I entered the program here at Life Challenge on January 17, 2011. I completed every course. Submitted to the discipleship. My daily routine and lifestyle changed dramatically. I attended chapel every day. I remember one of those days after a guest pastor spoke, I remained seated as others left, soaking once again in His presence and the knowledge of His word. I was being renewed and transformed!

Today, by His grace and His grace alone, I stand a righteous man. I stand a forgiven man. There is a lot of work left to do, but hope is once again lighting the way! After graduating from the program in January 2012, I became an intern. Knowing God had led me down this road, I decided to answer the call to remain here on staff. I now serve as a Senior Resident Advisor in the Men’s Division. I serve as Assistant Choir Director, traveling to churches and telling them of God’s handiwork here at Life Challenge. I work with our Community Relations Team. I also work in our Development Department where I sit today, writing this story about the love of God and His unending and relentless chasing after a prodigal son, once lost as I was.

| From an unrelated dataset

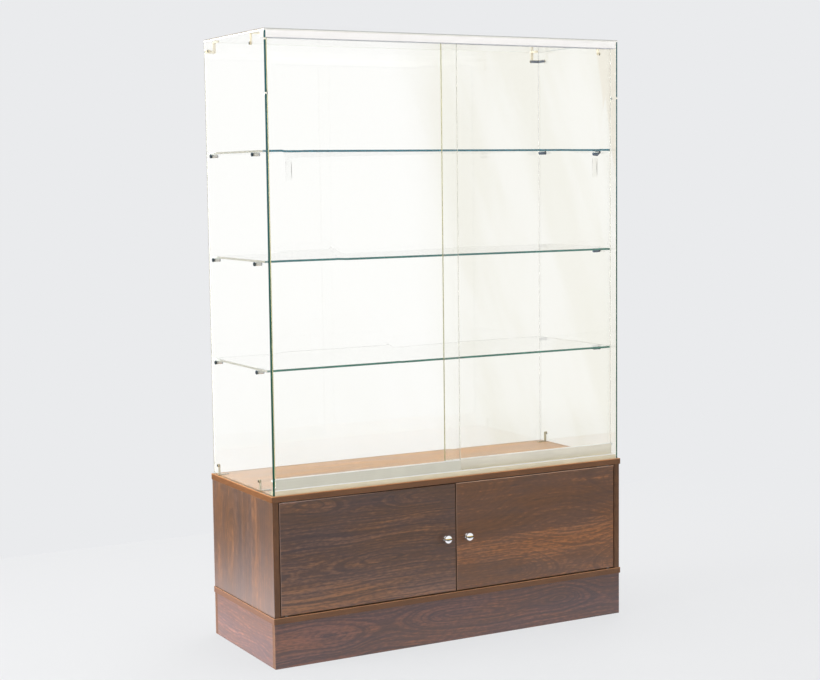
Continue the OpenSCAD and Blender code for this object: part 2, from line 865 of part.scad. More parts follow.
module cupboard_door(right) {
    color(walnut) difference() {
        on_side(right) block([-leaf_x1 + edge_t, leaf_y, leaf_z0 + edge_t],
                             [-leaf_x0 - edge_t, leaf_back, leaf_z1 - edge_t]);
        leaf_cuts(right);
    }
}

module door_edging(right) {
    color(edging) difference() {
        on_side(right) difference() {
            block([-leaf_x1, leaf_y, leaf_z0], [-leaf_x0, leaf_back, leaf_z1]);
            block([-leaf_x1 + edge_t, leaf_y - cut, leaf_z0 + edge_t],
                  [-leaf_x0 - edge_t, leaf_back + cut, leaf_z1 - edge_t]);
        }
        leaf_cuts(right);
    }
}

module hinge_plates(right) {
    color(steel) difference() {
        at_door_pins(right) {
            hinge_plate();
            translate([0, 0, -hinge_t]) cylinder(d = pin_d, h = hinge_t + door_gap + pin_in);
        }
        hinge_screws(right, tight_fit);
    }
}

// Screws that travel with a hinged door: hinge plates, strike plate and knob
module door_screws(right) {
    color(steel) {
        hinge_screws(right);
        strike_screws(right);
        on_side(right) translate([-knob_x, leaf_back, knob_z]) rotate([-90, 0, 0])
            capped_bolt(bolt_d, leaf_t + knob_reach / 2, 2 * bolt_d, cap_t);
    }
}

module strike_plate(right) {
    color(steel) difference() {
        on_side(right) block([-catch_x - catch_l / 2, leaf_back, strike_z - strike_h / 2],
                             [-catch_x + catch_l / 2, leaf_back + strike_t, strike_z + strike_h / 2]);
        strike_screws(right, tight_fit);
    }
}

// Points of an elliptical arc about [cx, cy] from angle a0 to angle a1, in n steps
function arc(cx, cy, rx, ry, a0, a1, n) = [
    for (k = [0:n]) let (a = a0 + (a1 - a0) * k / n) [cx + rx * cos(a), cy + ry * sin(a)]
];

// Mushroom knob turned about Y: a foot, a waisted neck and a domed head
module knob(right) {
    rim = 1.5;
    fillet = 2;
    neck_r = knob_neck_d / 2;
    head_z = knob_reach - knob_head_h;
    flare = knob_d / 2 - neck_r - fillet;
    waist = (head_z - knob_foot_t) / 2;
    profile = concat(
        [[0, 0], [knob_foot_d / 2, 0], [knob_foot_d / 2, knob_foot_t - rim / 2]],
        arc(neck_r + fillet, knob_foot_t + fillet, fillet, fillet, 270, 180, 4),
        arc(neck_r + flare, head_z - waist, flare, waist, 180, 90, 6),
        arc(0, head_z + rim, knob_d / 2, knob_head_h - rim, 0, 90, 10));
    color(chrome) difference() {
        on_side(right) translate([-knob_x, leaf_y, knob_z]) rotate([90, 0, 0])
            rotate_extrude() polygon(profile);
        on_side(right) translate([-knob_x, leaf_y + cut, knob_z]) rotate([90, 0, 0])
            cylinder(r = bolt_d / 2 + tight_fit, h = cut + knob_reach / 2 + end_gap);
    }
}

plinth_long_board(body_y);  // plinth_front_board
plinth_long_board(back_y - board_t);  // plinth_back_board
plinth_side_board(false);  // plinth_left_board
plinth_side_board(true);  // plinth_right_board
cupboard_floor();
slab_edging(floor_z);  // cupboard_floor_edging
cupboard_side(false);  // cupboard_left_side
cupboard_side(true);  // cupboard_right_side
cupboard_divider();
cupboard_back_panel();
base_top();
slab_edging(top_board_z);  // base_top_edging
joint_dowels();
hinge_bushes();
hinge_washers();
catch_bodies();
catch_magnets();
wood_screws();
side_glass(false);  // left_side_glass
side_glass(true);  // right_side_glass
back_glass();
top_glass();
shelf(0);  // lower_shelf
shelf(1);  // middle_shelf
shelf(2);  // upper_shelf
shelf_support_bolts();
shelf_support_pegs();
shelf_support_pads();
base_brackets();
top_brackets();
corner_connectors();
glass_bolts();
top_track();
bottom_track();
door_bumpers();
sliding_glass(false);  // left_sliding_glass
shoe_gasket(false);  // left_shoe_gasket
shoe(false);  // left_shoe
roller_axles(false);  // left_roller_axles
roller(false, false);  // left_outer_roller
roller(false, true);  // left_inner_roller
sliding_glass(true);  // right_sliding_glass
shoe_gasket(true);  // right_shoe_gasket
shoe(true);  // right_shoe
roller_axles(true);  // right_roller_axles
roller(true, false);  // right_outer_roller
roller(true, true);  // right_inner_roller
cupboard_door(false);  // left_cupboard_door
door_edging(false);  // left_door_edging
hinge_plates(false);  // left_hinge_plates
door_screws(false);  // left_door_screws
knob(false);  // left_knob
strike_plate(false);  // left_strike_plate
cupboard_door(true);  // right_cupboard_door
door_edging(true);  // right_door_edging
hinge_plates(true);  // right_hinge_plates
door_screws(true);  // right_door_screws
knob(true);  // right_knob
strike_plate(true);  // right_strike_plate
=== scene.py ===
import json
import math

import bpy
from mathutils import Matrix, Vector


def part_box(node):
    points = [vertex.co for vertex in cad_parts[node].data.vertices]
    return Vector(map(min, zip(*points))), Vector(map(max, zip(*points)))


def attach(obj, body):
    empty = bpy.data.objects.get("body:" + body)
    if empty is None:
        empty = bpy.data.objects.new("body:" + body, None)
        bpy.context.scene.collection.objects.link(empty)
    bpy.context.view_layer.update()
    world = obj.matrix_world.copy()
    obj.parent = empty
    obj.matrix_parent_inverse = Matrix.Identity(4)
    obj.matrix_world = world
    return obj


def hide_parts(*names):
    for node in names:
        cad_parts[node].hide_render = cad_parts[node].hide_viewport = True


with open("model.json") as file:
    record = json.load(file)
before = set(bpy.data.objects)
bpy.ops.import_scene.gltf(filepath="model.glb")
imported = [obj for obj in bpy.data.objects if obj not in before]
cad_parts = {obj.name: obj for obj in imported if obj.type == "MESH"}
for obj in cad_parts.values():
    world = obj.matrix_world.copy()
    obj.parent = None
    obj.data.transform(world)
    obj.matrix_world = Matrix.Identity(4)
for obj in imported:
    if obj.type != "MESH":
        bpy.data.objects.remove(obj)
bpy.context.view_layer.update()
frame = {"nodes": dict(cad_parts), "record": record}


# Camera: it stands left of the case, 4.4 m in front of it and at chest height, and looks
# slightly down. Its lens and turn put the case where the photograph has it.
camera_place = Vector((-2.44992, -4.41177, 1.38437))
yaw, pitch, roll = 0.50095, -0.09757, -0.012075
ahead = Vector(
    (math.sin(yaw) * math.cos(pitch), math.cos(yaw) * math.cos(pitch), math.sin(pitch))
)
level = Vector((math.cos(yaw), -math.sin(yaw), 0))
upright = level.cross(ahead)
across = level * math.cos(roll) + upright * math.sin(roll)
above = upright * math.cos(roll) - level * math.sin(roll)
camera_data = bpy.data.cameras.new("camera")
camera_data.sensor_width = 36
camera_data.lens = 72.486
camera = bpy.data.objects.new("camera", camera_data)
bpy.context.scene.collection.objects.link(camera)
camera.matrix_world = (
    Matrix.Translation(camera_place) @ Matrix((across, above, -ahead)).transposed().to_4x4()
)
bpy.context.scene.camera = camera
bpy.context.scene.view_settings.view_transform = "Standard"


# Floor and backdrop: a plain pale studio floor that keeps a soft shadow round the plinth,
# and a paper wall behind the case that shows through its glass as off-white. The camera,
# glass, satin wood and a sharp mirror at the left pane each see them in their own tone.
def opaque(colour):
    """A colour with full alpha. A wire stays as it is."""
    return colour if isinstance(colour, Wire) else (*colour, 1)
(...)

The road ahead now is filled with promise, hope and a future.  Jesus has my heart, soul and mind back. My children have their father back. The rear view mirror now is only a reminder of the great mercy God has shown a sinner such as I. And thanks to Life Challenge, I am walking in the light of His wonderful grace once again!









  • Cindy says:

    You are an inspiration. Then Lord is not finished with you yet. Continue to be that willing servant and …… Get ready!

  • Dottie says:

    Tears of pain and joy, for you Pat. I am touched by your raw honesty and humbleness. Across the miles, feel my love and support for you. God shapes and molds us into beautiful works of art….and you are a masterpiece!

  • You are such a blessing and an encouragement. Your story does show how God relentlessly pursues us and no matter how far we travel away from Him, He always welcomes us home with love and grace. I appreciate how open and vulnerable you are as you write and I know that is a reflection of how you live. Can’t wait to see how your story continues to unfold.